# Start of EXTRACTED MATERIAL

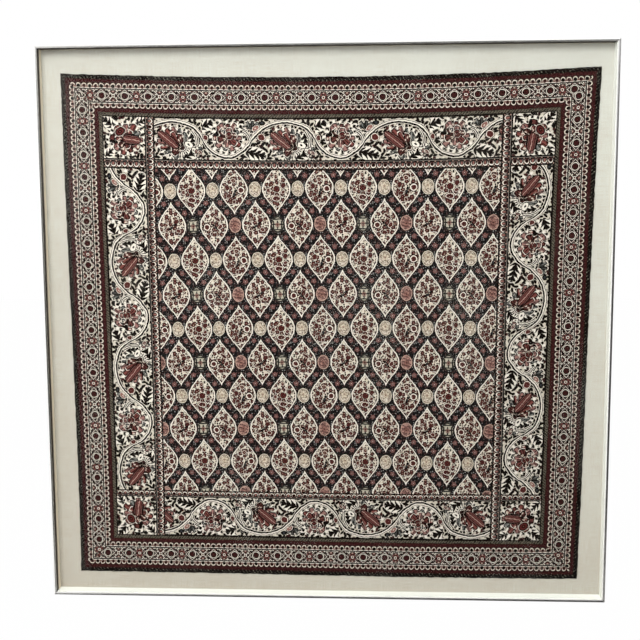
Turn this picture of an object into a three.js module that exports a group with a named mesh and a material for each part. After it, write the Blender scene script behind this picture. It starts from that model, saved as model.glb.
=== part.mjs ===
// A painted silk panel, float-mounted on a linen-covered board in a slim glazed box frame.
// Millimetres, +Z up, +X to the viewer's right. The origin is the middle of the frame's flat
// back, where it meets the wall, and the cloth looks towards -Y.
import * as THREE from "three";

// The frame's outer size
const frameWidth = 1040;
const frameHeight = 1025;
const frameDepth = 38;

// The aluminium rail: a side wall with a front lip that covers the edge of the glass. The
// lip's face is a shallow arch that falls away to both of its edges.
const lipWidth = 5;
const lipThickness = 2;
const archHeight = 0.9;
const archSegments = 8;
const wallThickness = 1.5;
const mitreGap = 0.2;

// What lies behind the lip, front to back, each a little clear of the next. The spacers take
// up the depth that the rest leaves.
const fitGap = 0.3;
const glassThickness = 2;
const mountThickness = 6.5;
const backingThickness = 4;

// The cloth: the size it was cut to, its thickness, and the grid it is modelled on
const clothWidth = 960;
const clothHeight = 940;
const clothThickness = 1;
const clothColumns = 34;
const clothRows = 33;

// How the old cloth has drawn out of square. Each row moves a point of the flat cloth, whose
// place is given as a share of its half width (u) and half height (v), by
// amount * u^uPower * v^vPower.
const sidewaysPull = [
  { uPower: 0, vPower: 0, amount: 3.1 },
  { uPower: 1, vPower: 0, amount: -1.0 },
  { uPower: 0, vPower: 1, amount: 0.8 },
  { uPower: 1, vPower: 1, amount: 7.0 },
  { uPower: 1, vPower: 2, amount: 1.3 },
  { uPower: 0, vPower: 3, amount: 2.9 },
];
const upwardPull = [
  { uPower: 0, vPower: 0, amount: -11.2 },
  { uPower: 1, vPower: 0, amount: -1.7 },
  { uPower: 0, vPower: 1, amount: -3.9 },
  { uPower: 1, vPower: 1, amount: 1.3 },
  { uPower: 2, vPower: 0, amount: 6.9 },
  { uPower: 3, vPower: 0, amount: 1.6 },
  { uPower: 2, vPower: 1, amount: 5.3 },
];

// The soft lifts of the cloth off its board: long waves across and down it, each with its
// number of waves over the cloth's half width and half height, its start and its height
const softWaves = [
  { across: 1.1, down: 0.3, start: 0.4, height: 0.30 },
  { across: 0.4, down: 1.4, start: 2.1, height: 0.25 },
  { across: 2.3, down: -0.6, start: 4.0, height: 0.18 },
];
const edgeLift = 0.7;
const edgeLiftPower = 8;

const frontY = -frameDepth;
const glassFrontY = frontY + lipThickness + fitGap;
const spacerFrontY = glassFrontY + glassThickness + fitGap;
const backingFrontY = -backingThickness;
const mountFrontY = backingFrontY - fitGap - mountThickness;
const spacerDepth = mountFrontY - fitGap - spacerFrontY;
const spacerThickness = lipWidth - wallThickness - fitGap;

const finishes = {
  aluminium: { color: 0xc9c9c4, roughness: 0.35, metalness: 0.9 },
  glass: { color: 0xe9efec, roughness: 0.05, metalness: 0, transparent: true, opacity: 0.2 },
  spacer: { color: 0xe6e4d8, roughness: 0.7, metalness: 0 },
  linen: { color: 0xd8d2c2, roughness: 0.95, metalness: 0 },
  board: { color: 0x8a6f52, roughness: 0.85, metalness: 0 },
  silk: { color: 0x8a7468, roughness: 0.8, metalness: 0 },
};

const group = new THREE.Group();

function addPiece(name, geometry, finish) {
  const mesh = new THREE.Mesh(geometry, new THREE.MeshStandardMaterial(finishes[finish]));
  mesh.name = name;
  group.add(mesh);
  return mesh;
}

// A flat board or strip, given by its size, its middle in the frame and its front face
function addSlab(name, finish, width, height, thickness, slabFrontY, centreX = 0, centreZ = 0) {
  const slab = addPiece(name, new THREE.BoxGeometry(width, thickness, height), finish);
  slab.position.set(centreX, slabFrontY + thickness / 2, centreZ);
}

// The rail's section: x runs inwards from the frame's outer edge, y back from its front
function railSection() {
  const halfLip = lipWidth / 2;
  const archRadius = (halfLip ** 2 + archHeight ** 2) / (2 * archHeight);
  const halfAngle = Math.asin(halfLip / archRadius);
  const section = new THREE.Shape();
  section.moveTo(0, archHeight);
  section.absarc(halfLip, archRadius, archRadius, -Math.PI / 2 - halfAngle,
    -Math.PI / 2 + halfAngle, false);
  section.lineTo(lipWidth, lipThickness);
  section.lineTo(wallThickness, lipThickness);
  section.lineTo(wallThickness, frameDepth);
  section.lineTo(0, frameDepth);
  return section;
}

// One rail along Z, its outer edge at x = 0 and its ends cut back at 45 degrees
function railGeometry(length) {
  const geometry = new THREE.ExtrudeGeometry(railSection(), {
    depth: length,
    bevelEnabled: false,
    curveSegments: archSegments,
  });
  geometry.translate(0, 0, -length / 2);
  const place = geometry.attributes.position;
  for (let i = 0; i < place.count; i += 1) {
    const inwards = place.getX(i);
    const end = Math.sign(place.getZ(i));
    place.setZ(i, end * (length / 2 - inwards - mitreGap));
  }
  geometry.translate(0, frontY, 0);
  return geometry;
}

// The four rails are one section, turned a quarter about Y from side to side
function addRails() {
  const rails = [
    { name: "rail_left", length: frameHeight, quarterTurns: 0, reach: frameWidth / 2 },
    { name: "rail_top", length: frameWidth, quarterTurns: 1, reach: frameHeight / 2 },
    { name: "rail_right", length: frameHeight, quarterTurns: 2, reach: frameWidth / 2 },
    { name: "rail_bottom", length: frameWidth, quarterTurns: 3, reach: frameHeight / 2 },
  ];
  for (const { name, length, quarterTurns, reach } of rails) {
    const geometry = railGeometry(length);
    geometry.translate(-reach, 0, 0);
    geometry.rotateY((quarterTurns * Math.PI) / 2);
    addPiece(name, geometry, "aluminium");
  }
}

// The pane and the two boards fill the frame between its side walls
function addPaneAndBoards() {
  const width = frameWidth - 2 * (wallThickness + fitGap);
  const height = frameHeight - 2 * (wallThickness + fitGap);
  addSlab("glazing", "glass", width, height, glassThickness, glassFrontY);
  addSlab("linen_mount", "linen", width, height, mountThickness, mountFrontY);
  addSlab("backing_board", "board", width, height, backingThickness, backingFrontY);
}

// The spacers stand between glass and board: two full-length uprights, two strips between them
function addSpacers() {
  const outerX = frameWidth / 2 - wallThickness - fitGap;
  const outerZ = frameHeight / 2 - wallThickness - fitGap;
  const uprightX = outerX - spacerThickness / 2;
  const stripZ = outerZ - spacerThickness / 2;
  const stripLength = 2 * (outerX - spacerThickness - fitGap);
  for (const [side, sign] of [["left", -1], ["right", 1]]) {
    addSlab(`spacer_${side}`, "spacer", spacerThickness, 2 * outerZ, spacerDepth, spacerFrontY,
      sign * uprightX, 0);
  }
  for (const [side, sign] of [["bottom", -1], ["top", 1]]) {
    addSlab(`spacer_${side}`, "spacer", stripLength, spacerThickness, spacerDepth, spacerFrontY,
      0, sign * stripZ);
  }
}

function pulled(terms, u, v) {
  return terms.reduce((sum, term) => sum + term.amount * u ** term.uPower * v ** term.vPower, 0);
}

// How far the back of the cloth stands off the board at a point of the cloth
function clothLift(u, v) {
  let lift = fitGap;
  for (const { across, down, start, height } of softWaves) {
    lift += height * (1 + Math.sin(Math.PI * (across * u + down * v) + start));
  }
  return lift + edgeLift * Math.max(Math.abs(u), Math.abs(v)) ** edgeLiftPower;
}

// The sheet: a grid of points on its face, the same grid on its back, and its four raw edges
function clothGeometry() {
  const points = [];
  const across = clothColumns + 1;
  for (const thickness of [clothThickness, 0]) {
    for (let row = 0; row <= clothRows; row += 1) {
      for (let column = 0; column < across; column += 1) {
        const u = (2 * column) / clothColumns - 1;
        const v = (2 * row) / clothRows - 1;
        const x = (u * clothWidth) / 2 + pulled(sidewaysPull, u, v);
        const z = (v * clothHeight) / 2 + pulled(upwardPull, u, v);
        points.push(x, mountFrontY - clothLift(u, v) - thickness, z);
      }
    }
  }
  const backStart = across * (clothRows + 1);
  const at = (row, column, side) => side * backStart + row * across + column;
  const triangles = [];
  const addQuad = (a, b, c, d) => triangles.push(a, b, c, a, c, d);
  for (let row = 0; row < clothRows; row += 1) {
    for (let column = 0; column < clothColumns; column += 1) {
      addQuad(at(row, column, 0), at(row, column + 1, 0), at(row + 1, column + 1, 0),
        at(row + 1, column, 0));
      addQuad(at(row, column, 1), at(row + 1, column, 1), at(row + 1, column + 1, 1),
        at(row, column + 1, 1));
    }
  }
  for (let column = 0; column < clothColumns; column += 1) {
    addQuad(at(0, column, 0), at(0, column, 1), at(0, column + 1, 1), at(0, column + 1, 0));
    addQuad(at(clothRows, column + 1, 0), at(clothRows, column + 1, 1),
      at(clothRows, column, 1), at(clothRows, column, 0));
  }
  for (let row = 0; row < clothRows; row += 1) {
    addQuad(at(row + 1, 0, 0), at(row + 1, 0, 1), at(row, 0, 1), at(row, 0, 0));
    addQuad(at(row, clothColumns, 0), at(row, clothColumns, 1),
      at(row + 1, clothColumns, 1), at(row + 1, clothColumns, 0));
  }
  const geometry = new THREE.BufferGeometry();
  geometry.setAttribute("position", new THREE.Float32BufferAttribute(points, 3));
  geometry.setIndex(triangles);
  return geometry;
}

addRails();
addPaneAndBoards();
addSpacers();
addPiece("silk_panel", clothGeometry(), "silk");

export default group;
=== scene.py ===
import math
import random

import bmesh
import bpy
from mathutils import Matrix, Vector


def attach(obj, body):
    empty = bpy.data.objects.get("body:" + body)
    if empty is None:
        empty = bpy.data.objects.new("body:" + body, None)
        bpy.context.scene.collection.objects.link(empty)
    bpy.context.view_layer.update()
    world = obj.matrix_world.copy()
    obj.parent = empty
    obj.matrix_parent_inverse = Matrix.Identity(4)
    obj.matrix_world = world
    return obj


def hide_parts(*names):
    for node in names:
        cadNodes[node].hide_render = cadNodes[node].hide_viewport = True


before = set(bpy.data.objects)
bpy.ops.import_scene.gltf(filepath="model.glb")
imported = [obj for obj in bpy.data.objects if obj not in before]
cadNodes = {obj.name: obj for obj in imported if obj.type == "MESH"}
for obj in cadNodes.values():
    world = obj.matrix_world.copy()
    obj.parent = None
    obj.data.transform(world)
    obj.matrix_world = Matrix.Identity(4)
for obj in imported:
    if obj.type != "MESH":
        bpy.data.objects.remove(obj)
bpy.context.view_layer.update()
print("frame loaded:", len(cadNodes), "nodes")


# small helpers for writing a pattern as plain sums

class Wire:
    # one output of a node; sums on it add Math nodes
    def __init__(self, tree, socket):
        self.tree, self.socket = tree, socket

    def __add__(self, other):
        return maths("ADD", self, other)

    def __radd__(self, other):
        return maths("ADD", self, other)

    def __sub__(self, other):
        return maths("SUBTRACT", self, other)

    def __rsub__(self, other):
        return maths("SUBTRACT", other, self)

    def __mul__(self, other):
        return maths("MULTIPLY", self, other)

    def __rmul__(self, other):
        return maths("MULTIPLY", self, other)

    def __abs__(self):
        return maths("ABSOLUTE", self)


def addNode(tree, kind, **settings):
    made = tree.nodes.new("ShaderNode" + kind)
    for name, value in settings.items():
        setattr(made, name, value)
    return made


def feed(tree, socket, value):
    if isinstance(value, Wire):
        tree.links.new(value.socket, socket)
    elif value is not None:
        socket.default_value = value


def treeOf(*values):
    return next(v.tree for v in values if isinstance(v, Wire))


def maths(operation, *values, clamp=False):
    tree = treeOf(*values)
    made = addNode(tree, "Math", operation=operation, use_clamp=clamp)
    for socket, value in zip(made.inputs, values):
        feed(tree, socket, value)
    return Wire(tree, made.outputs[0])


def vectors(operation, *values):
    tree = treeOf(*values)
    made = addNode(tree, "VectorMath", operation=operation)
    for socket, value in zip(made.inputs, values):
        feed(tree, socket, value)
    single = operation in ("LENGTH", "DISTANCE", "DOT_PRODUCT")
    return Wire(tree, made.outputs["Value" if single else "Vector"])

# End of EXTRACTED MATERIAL
# Start of EXTRACTED MATERIAL

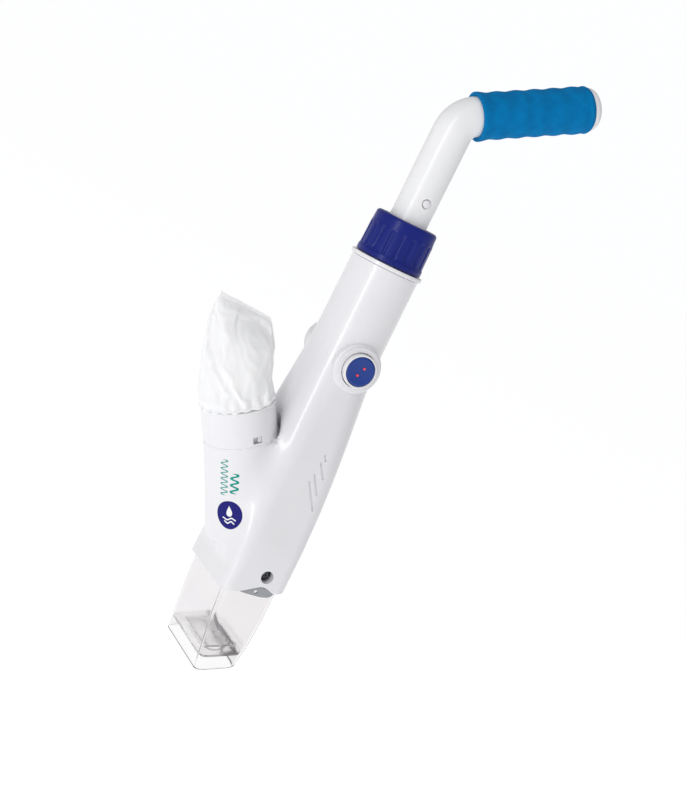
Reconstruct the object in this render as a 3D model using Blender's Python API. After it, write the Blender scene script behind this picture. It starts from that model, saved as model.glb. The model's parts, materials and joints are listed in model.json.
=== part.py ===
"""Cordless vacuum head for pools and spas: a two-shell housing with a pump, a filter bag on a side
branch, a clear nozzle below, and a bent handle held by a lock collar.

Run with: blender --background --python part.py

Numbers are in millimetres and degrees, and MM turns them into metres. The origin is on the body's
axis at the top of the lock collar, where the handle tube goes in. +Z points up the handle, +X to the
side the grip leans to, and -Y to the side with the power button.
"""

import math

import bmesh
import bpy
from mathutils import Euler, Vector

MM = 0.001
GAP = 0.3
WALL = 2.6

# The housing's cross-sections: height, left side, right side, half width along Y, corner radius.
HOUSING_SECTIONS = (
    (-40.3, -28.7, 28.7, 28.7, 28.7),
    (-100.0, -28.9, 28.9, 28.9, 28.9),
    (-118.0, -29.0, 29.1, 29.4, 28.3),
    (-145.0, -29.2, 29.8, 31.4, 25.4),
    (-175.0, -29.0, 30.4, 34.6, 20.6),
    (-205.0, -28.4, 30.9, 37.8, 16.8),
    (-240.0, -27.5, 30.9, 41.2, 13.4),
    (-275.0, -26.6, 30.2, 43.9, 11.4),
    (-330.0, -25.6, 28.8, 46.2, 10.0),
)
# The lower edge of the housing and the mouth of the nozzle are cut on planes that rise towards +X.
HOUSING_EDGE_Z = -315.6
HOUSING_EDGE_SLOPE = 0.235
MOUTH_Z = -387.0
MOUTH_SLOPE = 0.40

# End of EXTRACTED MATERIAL

TASK:
All lines in the listing above from the line containing "addRails();" to the line containing "# small helpers", inclusive, should be retyped exactly; no other lines should appear.

RESULT:
addRails();
addPaneAndBoards();
addSpacers();
addPiece("silk_panel", clothGeometry(), "silk");

export default group;
=== scene.py ===
import math
import random

import bmesh
import bpy
from mathutils import Matrix, Vector


def attach(obj, body):
    empty = bpy.data.objects.get("body:" + body)
    if empty is None:
        empty = bpy.data.objects.new("body:" + body, None)
        bpy.context.scene.collection.objects.link(empty)
    bpy.context.view_layer.update()
    world = obj.matrix_world.copy()
    obj.parent = empty
    obj.matrix_parent_inverse = Matrix.Identity(4)
    obj.matrix_world = world
    return obj


def hide_parts(*names):
    for node in names:
        cadNodes[node].hide_render = cadNodes[node].hide_viewport = True


before = set(bpy.data.objects)
bpy.ops.import_scene.gltf(filepath="model.glb")
imported = [obj for obj in bpy.data.objects if obj not in before]
cadNodes = {obj.name: obj for obj in imported if obj.type == "MESH"}
for obj in cadNodes.values():
    world = obj.matrix_world.copy()
    obj.parent = None
    obj.data.transform(world)
    obj.matrix_world = Matrix.Identity(4)
for obj in imported:
    if obj.type != "MESH":
        bpy.data.objects.remove(obj)
bpy.context.view_layer.update()
print("frame loaded:", len(cadNodes), "nodes")


# small helpers for writing a pattern as plain sums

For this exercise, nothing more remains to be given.